A computer can do statistical sampling of many CAPTCHAs generated by the same website, and then try to reverse-engineer the image munging algorithm.

Humans, OTOH will probably give up after 2 tries and already struggle to get |O0Il1l right.


What I think is cool are the captchas that make fake words that actually look like they could be real words (as opposed to a random string of text). Makes it easier for a human to read and figure out, but no easier for a bot. I dont know how they do that.


Markov chains: http://en.wikipedia.org/wiki/Markov_chain

Imagine picking letters with the right frequencies. Now, instead of doing that, pick pairs of letters, with the right frequency, so that each pair "chains" with the previous. If you have good pair frequency data, you can do longer than pairs and get even closer to English.

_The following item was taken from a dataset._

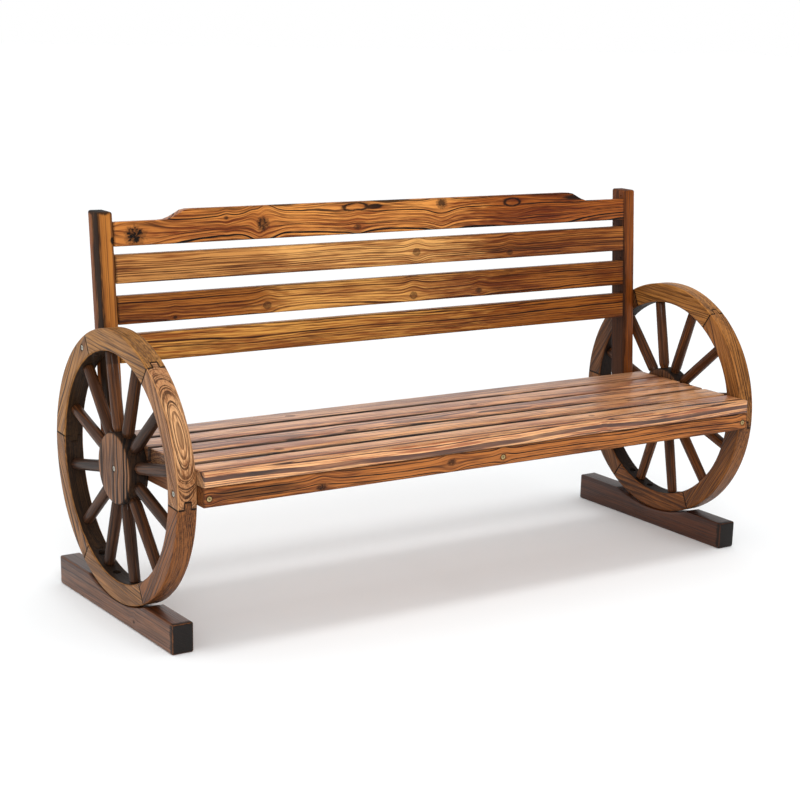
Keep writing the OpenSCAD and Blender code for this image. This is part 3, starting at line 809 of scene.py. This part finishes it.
rail_middle = 0.309
apron_screw_x, apron_screw_z = 0.658, 0.307
low, high, middle, half = bar_frame("front_apron")
apron = sawn_bar(low, high, along=0, cuts=90)
apron_screws = [(x, low[1], apron_screw_z) for x in (-apron_screw_x, 0.0, apron_screw_x)]
for place in apron_screws:
    drill(apron, place, Y)
ease(apron, width=0.002)
brush(apron, "seat_front_apron", "front_apron", depth=0.0006, seed=71.0, grain=(5, 40, 40))
wood = fir("front_apron", middle, grain_turn(X, Z), (half[0], half[2], half[1]),
           (178, 108, 52), (112, 60, 30), (46, 23, 16), heart=(0, 0.04, 0.05), ring=0.0042, wander=0.005,
           bold=0.8, scorch=0.3, stained=0.5, edge_burn=0.5, seed=71.0,
           knots=[((-0.422, -0.010), 0.0065, 1.6, 1.4, 0.9), ((-0.126, 0.002), 0.0065, 1.4, 1.5, 0.8)]
           + [screw_ring(x, -0.002) for x, y, z in apron_screws],
           marks=[((-0.56, 0.0, 0.0), (0.11, 0.013, 0.1), 0.55)])
dress(apron, wood)


def rail_fir(name, along, across, early, stain, dark, seed):
    """Plain sawn fir, hardly scorched, for the rails under the seat."""
    return fir(name, (0, -0.098, rail_middle), grain_turn(along, across), (1.0, 0.018, 1.0),
               early, stain, dark, heart=(0, 0.05, 0.06), ring=0.005, seed=seed, scorch=0.1)


rail_wood = rail_fir("rail_wood", X, Z, (140, 92, 62), (98, 60, 42), (56, 34, 26), 75.0)
cross_wood = rail_fir("cross_rail_wood", Y, Z, (138, 90, 60), (96, 58, 40), (54, 32, 26), 78.0)
for node, wood in (("rear_rail", rail_wood), ("left_side_rail", cross_wood), ("right_side_rail", cross_wood),
                   ("centre_rail", cross_wood)):
    paint(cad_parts[node], wood)

# The two fir posts, 32 x 46 mm, lean back with the slats between them, and are
# screwed to the wheels and the side rails. Their top edges are rounded, and the
# left one is charred down its side and black at the top.

lean = math.radians(4.5)
seat_high, post_front = 0.356, 0.1095
post_out, post_inner, post_half_wide, post_deep = 0.654, 0.638, 0.016, 0.046
nail_heights, nail_back = (0.7558, 0.7058, 0.6149, 0.5373), 0.013
post_looks = {
    "left": dict(
        early=(180, 114, 47), stain=(146, 86, 33), dark=(80, 42, 19), seed=81.0, stained=0.35, scorch=0.1,
        end_burn=1.0,
        marks=[((0.0, -0.020, -0.012), (0.7, 0.010, 0.0190), 0.95),
               ((0.184, 0.013, -0.023), (0.007, 0.005, 0.006), 0.95),
               ((0.242, 0.0, 0.0), (0.010, 0.05, 0.05), 0.9)],
        stains_and_shade=[((0.0, -0.018, 0.020), (0.5, 0.01, 0.022), 0.8),
                ((-0.02, -0.004, -0.023), (0.05, 0.010, 0.01), 0.7)]),
    "right": dict(
        early=(143, 76, 25), stain=(94, 46, 15), dark=(46, 22, 11), seed=84.0, stained=0.5, scorch=0.2,
        end_burn=0.5, marks=[((-0.05, -0.018, 0.0), (0.30, 0.009, 0.06), 0.78)])}
for side, look in post_looks.items():
    node = side + "_post"
    sign = 1 if side == "right" else -1
    low, high, middle = bar_frame(node)[:3]
    deep = post_deep / math.cos(lean)
    rise = high[2] - low[2]
    post = block((high[0] - low[0], deep, rise))
    post.location = (middle[0], low[1] + deep / 2, middle[2])
    bpy.ops.object.transform_apply(location=True, scale=True)
    # the top is pushed back by the lean
    choose(post, faces=lambda f: f.normal.z > 0.9)
    bpy.ops.transform.translate(value=(0, rise * math.tan(lean), 0))
    choose(post, edges=lambda e: abs(e.verts[0].co.z - e.verts[1].co.z) > 0.1)
    bpy.ops.mesh.subdivide(number_cuts=40)
    bpy.ops.object.mode_set(mode="OBJECT")
    ease(post, width=0.005, steps=4)
    for up in nail_heights:
        back = post_front + nail_back + (up - seat_high) * math.tan(lean)
        drill(post, (sign * post_inner, back, up), X, width=0.004, deep=0.002)
    brush(post, side + "_back_post", node, depth=0.0005, seed=look["seed"], grain=(40, 40, 6))
    upright = (0, math.sin(lean), math.cos(lean))
    wood = fir(node, (sign * post_out, middle[1], middle[2]), grain_turn(upright, X),
               (rise / 2 / math.cos(lean), post_half_wide, post_deep / 2), heart=(0, 0.03, -0.06),
               ring=0.0045, wander=0.003, bold=0.4, contrast=0.7, **look)
    dress(post, wood)

# The back has three plain slats and a top rail whose raised middle falls in
# curved shoulders to its ends. All are 24 mm fir, brushed after charring, and
# their ends meet the posts' inner faces. Each is painted darker towards its right
# end, as painted shade.

slat_half_long, slat_thick, slat_high, slat_inset = post_inner, 0.024, 0.0555, 0.001
slat_starts = (0.480, 0.5545, 0.633)


def back_board(start_up, board_high, cuts):
    """A board between the posts, from its height above the floor: its middle, half sizes and bar."""
    start = (start_up - seat_high) / math.cos(lean)
    y, z = slat_inset + slat_thick / 2, start + board_high / 2
    middle = Vector((0, post_front + y * math.cos(lean) + z * math.sin(lean),
                     seat_high - y * math.sin(lean) + z * math.cos(lean)))
    half = (slat_half_long, slat_thick / 2, board_high / 2)
    low, high = [m - h for m, h in zip(middle, half)], [m + h for m, h in zip(middle, half)]
    return middle, half, sawn_bar(low, high, 0, cuts, (-lean, 0, 0))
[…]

(vowel+consonant).times(6).join('')


if(failed_attempts > 20){ ban for ten minutes }


I dislike like long, nonsensical captchas that confuse people, it's totally annoying. A few years ago i used a 5 digit captcha, but in the background i added faded small letters in various angles.


Unfortunately the faded small letters probably did not make your captcha more difficult to crack. It's relatively simple to remove all grey pixels from the image before OCRing it.

However having your own custom captcha probably helped quite a bit. I'm guessing spammers aren't going to bother writing custom software to decode your captcha unless you have a major site.


Yes of course. But you can choose certain colors, not gray that look faded to the eye but are not in rgb values. In any case, captchas are always mediocre solutions.


DON'T use a bloody CAPTCHA.


I can't believe Google is criticizing how Sony does CAPTCHAs when I've been complaining for years about how difficult Google's are to read. But as to their point, based on Sony's recent security issues, it doesn't sound like Sony has a very good IT department.


It's not Google criticizing Sony, it's Andrew Hintz posting on his Google+ page.